Q: How did songs like these influence the music you later made with the Go-Go’s? It’s a little more beauty, a little less beat, yeah?

A: Exactly. I always liked it. People would say, ‘How can you do punk, and then just do this [more pure pop]? I’d say that this was reminiscent of the songs that I loved on the radio, like, the big choruses and lots of melody and romantic. I mean, even though I was part of the punk movement, it didn’t mean that I didn’t love this other genre.

Although I probably wouldn’t have admitted it out loud in the punk days. I wouldn’t have said to somebody, ‘Oh, I really love the Bee Gees,’ when I did. But yeah, that influence was there in the Go-Go’s, I’d say, with the melodies of our songs. Charlotte [Caffey] grew up in California. Jane [Wiedlin] pretty much did. So I think that growing up there, when we did, really informed our taste.

Q: When you think back to that ’65 to ’75 period, a lot was going on in California, not all of it peace and love. How do you remember those days?

A: Well, my parents were very conservative, churchgoing folk, and I was born a contrarian. So I was always curious about, like, the Manson murders. It would be a running commentary in the Herald-Examiner. I would sneak the newspaper and read about the court and whoever was on the stand, and my mom had to come in and go, ‘I told you not to read that stuff, you can’t read that stuff.’

Or like my family would go on a Sunday afternoon drive through Laurel Canyon from Burbank down Sunset Boulevard, and my dad would go, ‘Oh, those hippies.’ But I loved all that stuff they tried to shelter me from. But I kind of knew what was going on. I remember when the Watts riots were happening and being out to dinner with my parents, and they were very concerned if it was going to spread or not.

I didn’t really realize at the time, because I was so, so sheltered, is what I’m trying to say. But now when I look back, California then, too, although it had that dream sort of feel-good thing going on, there was a lot of chaos, too.

Q: You played Cruel World with the Go-Go’s this year.

A: Yeah, that was fun. In the rain.

Q: Do you have any shows or touring coming up?

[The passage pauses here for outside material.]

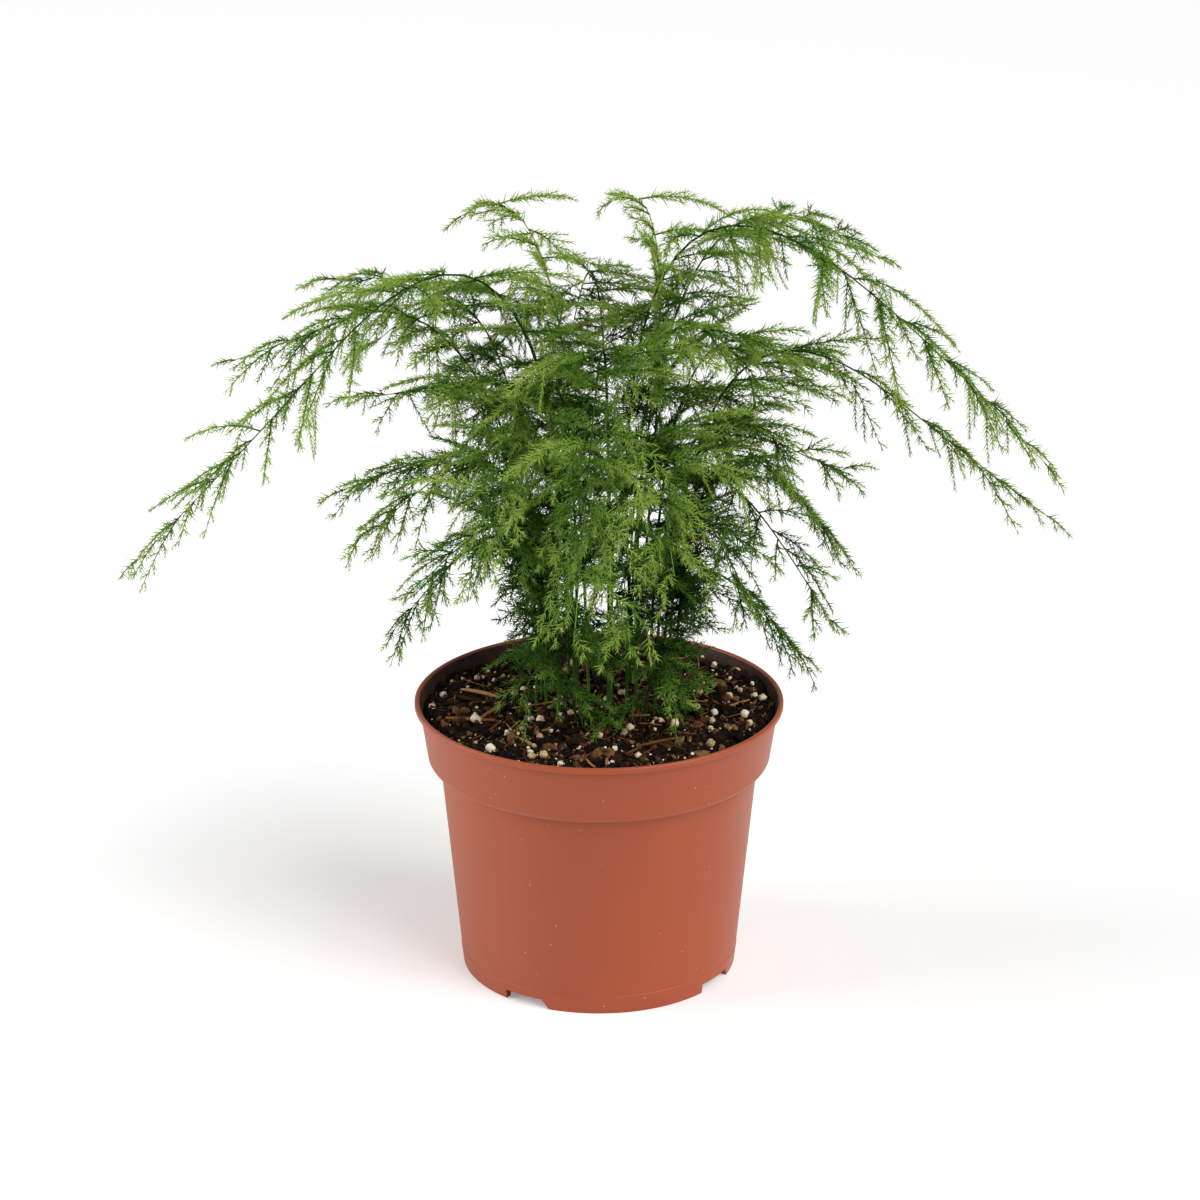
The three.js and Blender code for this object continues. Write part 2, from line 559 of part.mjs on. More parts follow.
// A closed skin of triangles. Limbs and spikes are raised from its faces, so it stays one closed body.
class Skin {
  corners = [];
  faces = [];

  addFace(a, b, c) {
    this.faces.push([a, b, c]);
    return this.faces.length - 1;
  }

  addCorner(spot) {
    this.corners.push(spot);
    return this.corners.length - 1;
  }

  // Three corners round a spot, square to a direction, turned to follow the three corners before them.
  addRing(spot, along, radius, from = []) {
    const across = new THREE.Vector3().crossVectors(along, SIDEWAYS).normalize();
    const beyond = new THREE.Vector3().crossVectors(along, across);
    let [even, odd] = [0, 0];
    from.forEach((corner, i) => {
      const arm = this.corners[corner].clone().sub(spot);
      const third = radians(120 * i);
      even += arm.dot(across) * Math.cos(third) + arm.dot(beyond) * Math.sin(third);
      odd += arm.dot(beyond) * Math.cos(third) - arm.dot(across) * Math.sin(third);
    });
    const turn = Math.atan2(odd, even);
    return [0, 1, 2].map((i) => {
      const angle = turn + radians(120 * i);
      const corner = spot.clone().addScaledVector(across, radius * Math.cos(angle));
      return this.addCorner(corner.addScaledVector(beyond, radius * Math.sin(angle)));
    });
  }

  normalOf(face) {
    const [a, b, c] = this.faces[face].map((corner) => this.corners[corner]);
    const edge = b.clone().sub(a);
    return edge.cross(c.clone().sub(a)).normalize();
  }

  middleOf(face) {
    const middle = new THREE.Vector3();
    for (const corner of this.faces[face]) middle.addScaledVector(this.corners[corner], 1 / 3);
    return middle;
  }

  // The walls between two rings, as six faces.
  join(from, to) {
    const walls = [];
    for (let i = 0; i < 3; i++) {
      const [a, b, c, d] = [from[i], from[(i + 1) % 3], to[(i + 1) % 3], to[i]];
      walls.push(this.addFace(a, b, c), this.addFace(a, c, d));
    }
    return walls;
  }

  // Raises a face to a point.
  raise(face, tip) {
    const [a, b, c] = this.faces[face];
    this.faces[face] = null;
    const top = this.addCorner(tip);
    this.addFace(a, b, top);
    this.addFace(b, c, top);
    this.addFace(c, a, top);
  }

  // Grows a limb from a face through rings, given as [spot, direction, radius], up to its tip.
  // Gives back the walls below each ring.
  grow(face, rings, tip) {
    let from = this.faces[face];
    this.faces[face] = null;
    const walls = rings.map(([spot, along, radius]) => {
      const to = this.addRing(spot, along, radius, from);
      const made = this.join(from, to);
      from = to;
      return made;
    });
    this.raise(this.addFace(...from), tip);
    return walls;
  }

  // The side of a joint that looks most nearly in a direction, out of those that haven't been raised yet.
  // A side is a pair of faces, of which the one nearer to the direction is raised.
  facing(walls, direction) {
    let best = null;
    let most = LEAST_FACING;
    for (let i = 0; i < walls.length; i += 2) {
      const pair = [walls[i], walls[i + 1]];
      if (pair.some((face) => !this.faces[face])) continue;
      const share = this.normalOf(pair[0]).dot(direction);
      if (share <= most) continue;
      most = share;
      const toSecond = this.middleOf(pair[1]).sub(this.middleOf(pair[0]));
      best = toSecond.dot(direction) > 0 ? pair[1] : pair[0];
    }
    return best;
  }

  geometry() {
    const geometry = new THREE.BufferGeometry().setFromPoints(this.corners);
    geometry.setIndex(this.faces.filter((face) => face).flat());
    geometry.computeVertexNormals();
    return geometry;
  }
}

// The two rings of a joint, just below and just above a place on a limb.
function jointRings(spot, along, radius) {
  const below = spot.clone().addScaledVector(along, -JOINT_HEIGHT / 2);
  const above = spot.clone().addScaledVector(along, JOINT_HEIGHT / 2);
  return [
    [below, along, radius],
    [above, along, radius],
  ];
}

// Raises one spike from a joint, if it has room there.
function addSpike(skin, owner, walls, line) {
  const face = skin.facing(walls, line.getTangent(0));
  if (face === null || !isClear(owner, line, SPIKE_THICK, SPIKE_ROOT_STRETCH)) return;
  keepBeads(owner, line, SPIKE_THICK);
  skin.raise(face, line.v2);
}

// Raises a needle from each side of a joint that is still free, up to a given number.
function addNeedles(skin, owner, walls, root, along, most) {
  for (let i = 0, made = 0; i < walls.length && made < most; i += 2) {
    if (!skin.faces[walls[i]] || !skin.faces[walls[i + 1]]) continue;
    const outward = skin.normalOf(walls[i]);
    outward.addScaledVector(along, -outward.dot(along)).normalize();
    addSpike(skin, owner, walls, leaningLine(root, along, outward, NEEDLE_LEAN, NEEDLE_LENGTH));
    made += 1;
  }
}

// Grows one spray, with its twigs and needles, from a joint of the stem.
function addSpray(skin, owner, { spray, curve }, collar) {
  const joints = jointsOf(spray).map(({ place, twigShare }, i) => {
    const radius = mix(SPRAY_THICK, SPRAY_THIN, i);
    const length = clamp(twigShare * spray.length, NEEDLE_LENGTH, TWIG_LONGEST);
    return { root: curve.getPoint(place), along: curve.getTangent(place), radius, length };
  });
  const foot = skin.facing(collar, joints[0].root.clone().sub(spray.root).normalize());
  if (foot === null) return;
  const rings = joints.flatMap(({ root, along, radius }) => jointRings(root, along, radius));
  const walls = skin.grow(foot, rings, curve.getPoint(1));
  joints.forEach(({ root, along, length }, i) => {
    const left = leftOf(along, spray.forward);
    const sides = walls[2 * i + 1];
    for (const outward of [left, left.clone().negate()]) {
      addSpike(skin, owner, sides, leaningLine(root, along, outward, TWIG_LEAN, length));
    }
    addNeedles(skin, owner, sides, root, along, 1);
  });
}

function frondGeometry(frond) {
  const skin = new Skin();
  const { name, stem, limbs } = frond;
  const root = stem.getPoint(0);
  const start = stem.getTangent(0);
  const [a, b, c] = skin.addRing(root, start, STEM_THICK);
  skin.addFace(a, c, b);

  const rings = BARE_RINGS.map((share) => {
    const at = share * frond.bare;
    return [stem.getPointAt(at), stem.getTangentAt(at), STEM_THICK];
  });
  for (const { spray } of limbs) {
    const radius = mix(STEM_THICK, STEM_THIN, spray.share);
    rings.push(...jointRings(spray.root, stem.getTangentAt(spray.share), radius));
  }
  const walls = skin.grow(skin.addFace(a, b, c), rings, stem.getPoint(1));

  limbs.forEach((limb, i) => {
    const collar = walls[BARE_RINGS.length + 2 * i + 1];
    addSpray(skin, name, limb, collar);
    const { root: place, share } = limb.spray;
    addNeedles(skin, name, collar, place, stem.getTangentAt(share), i % 2);
  });
  return skin.geometry();
}

const plant = new THREE.Group();
plant.add(solidNode("pot", pot(), "#b5624a", 0.55));
plant.add(solidNode("soil", soil(), "#3a2a20", 0.95));
for (const frond of FRONDS) {
  const colour = frond.name.includes("young") ? "#8fb347" : "#4c8a35";
  plant.add(node(frond.name, frondGeometry(frond), colour, 0.6));
}

export default plant;
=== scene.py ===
# Potted asparagus fern: a 12 cm nursery pot of potting soil with a clump of feathery green stems.
# The tables and the modelling are in millimetres and degrees. The settings and the finished pieces are
# in metres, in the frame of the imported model: +Z up, +X to the right, the front is -Y.

import math

import bmesh
import bpy
import numpy as np
from mathutils import Matrix, Vector, noise
from mathutils.bvhtree import BVHTree


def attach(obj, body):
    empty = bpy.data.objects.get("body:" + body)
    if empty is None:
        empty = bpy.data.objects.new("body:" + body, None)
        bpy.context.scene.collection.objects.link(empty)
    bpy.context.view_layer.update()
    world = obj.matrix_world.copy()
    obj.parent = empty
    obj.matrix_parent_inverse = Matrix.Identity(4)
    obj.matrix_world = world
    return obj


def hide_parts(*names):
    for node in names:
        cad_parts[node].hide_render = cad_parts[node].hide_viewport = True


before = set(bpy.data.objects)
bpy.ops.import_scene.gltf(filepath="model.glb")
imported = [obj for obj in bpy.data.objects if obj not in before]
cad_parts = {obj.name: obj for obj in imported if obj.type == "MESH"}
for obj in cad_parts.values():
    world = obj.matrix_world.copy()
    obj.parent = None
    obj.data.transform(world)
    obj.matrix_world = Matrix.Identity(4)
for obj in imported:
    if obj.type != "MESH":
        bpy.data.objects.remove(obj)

bl_info = {
    "name": "Potted asparagus fern",
    "version": (1, 0, 0),
    "blender": (4, 5, 0),
    "location": "View3D > Sidebar > Fern",
    "description": "Builds the pot, the potting soil, the feathery stems and the stage",
    "category": "Object",
}

MM = 0.001
UP = Vector((0, 0, 1))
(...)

A: I have shows in the U.K. and Europe, and then I have some shows at the end of the year on the East Coast. And then next year, I’ll definitely do a little run of dates for sure.

Q: And new music? Any plans?

A: I don’t know. Maybe I’ll do something again, or maybe I won’t. I’ve always, the past 20 years, just kind of winged it. Maybe an album of Spanish songs [Carlisle currently lives in Mexico City] or who knows. Something will come to me, I’m sure, at some point.